Recorded information:
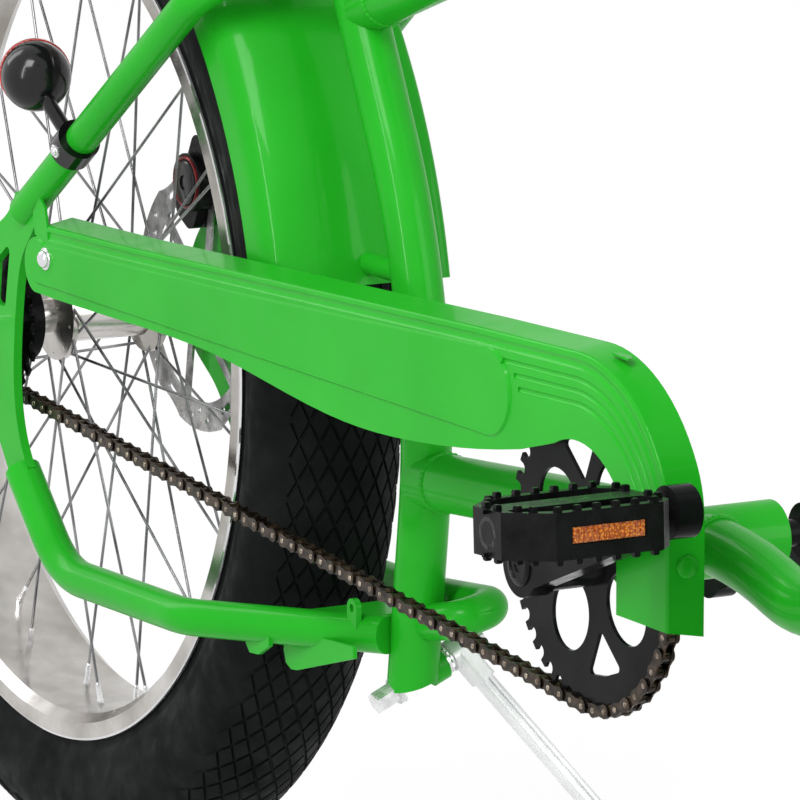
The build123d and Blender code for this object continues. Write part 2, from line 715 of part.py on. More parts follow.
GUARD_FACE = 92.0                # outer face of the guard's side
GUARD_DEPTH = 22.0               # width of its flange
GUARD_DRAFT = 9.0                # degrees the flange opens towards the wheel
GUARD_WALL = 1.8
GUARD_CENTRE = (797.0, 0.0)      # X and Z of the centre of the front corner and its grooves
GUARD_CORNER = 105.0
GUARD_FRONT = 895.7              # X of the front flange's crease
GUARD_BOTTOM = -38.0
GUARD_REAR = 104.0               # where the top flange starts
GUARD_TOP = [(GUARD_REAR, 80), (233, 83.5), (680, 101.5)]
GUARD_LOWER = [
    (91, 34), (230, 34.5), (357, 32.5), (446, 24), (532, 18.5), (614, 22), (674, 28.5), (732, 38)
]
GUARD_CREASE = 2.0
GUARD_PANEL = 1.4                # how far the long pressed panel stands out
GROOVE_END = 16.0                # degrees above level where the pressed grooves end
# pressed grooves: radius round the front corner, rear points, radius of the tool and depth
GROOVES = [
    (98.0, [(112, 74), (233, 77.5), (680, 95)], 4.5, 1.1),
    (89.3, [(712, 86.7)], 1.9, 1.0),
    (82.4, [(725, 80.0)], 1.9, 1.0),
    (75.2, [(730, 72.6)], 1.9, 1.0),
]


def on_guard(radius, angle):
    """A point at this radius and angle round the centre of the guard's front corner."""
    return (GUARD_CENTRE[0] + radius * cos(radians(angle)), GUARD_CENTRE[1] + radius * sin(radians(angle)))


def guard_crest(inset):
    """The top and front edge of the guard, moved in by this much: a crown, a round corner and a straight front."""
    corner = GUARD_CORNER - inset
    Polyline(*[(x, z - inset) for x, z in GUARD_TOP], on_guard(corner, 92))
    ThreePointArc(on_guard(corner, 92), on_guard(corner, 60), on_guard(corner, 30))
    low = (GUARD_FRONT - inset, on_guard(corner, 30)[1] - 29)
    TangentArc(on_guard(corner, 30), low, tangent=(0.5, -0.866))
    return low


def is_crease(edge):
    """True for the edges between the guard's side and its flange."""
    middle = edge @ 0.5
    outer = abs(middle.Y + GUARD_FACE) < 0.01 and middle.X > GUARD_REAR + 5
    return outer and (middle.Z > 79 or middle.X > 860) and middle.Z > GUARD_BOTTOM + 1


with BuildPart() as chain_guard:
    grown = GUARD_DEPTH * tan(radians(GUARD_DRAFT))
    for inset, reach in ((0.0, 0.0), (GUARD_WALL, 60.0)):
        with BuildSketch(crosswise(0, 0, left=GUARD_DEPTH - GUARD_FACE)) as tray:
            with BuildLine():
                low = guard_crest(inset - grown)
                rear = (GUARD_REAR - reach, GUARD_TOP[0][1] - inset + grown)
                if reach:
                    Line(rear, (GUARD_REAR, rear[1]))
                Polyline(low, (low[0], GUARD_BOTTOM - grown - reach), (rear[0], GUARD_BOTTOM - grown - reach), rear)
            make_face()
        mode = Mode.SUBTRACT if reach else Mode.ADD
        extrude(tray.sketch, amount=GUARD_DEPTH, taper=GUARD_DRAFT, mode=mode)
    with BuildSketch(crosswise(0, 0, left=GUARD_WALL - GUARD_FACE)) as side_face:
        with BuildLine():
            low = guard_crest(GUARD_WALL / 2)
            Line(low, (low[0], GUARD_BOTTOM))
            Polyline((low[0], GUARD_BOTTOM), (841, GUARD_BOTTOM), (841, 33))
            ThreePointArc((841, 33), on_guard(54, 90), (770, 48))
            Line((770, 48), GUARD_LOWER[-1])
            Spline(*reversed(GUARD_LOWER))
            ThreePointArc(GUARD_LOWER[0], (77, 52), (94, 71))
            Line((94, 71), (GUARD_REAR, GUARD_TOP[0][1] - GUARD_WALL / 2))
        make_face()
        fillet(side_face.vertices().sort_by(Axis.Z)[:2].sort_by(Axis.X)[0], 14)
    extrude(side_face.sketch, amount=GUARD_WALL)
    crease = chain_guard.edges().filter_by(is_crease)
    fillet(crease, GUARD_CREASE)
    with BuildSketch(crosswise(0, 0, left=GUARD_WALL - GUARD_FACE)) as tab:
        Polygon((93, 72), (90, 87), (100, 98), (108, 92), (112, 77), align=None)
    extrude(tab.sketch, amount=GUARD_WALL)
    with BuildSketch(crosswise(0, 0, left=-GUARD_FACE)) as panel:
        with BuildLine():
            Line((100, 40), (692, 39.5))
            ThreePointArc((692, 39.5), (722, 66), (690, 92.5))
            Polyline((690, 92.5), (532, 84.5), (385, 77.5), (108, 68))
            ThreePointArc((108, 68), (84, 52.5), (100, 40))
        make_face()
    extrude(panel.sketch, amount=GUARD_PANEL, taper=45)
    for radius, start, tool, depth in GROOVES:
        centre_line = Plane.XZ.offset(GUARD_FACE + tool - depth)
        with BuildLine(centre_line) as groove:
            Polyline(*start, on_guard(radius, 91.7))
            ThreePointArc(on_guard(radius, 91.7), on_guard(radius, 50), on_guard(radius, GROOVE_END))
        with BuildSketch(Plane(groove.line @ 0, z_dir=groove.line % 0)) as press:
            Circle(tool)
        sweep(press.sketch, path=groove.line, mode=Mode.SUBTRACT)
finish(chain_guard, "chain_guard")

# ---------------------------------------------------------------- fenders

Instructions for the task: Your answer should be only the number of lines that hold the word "this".

Result below: 3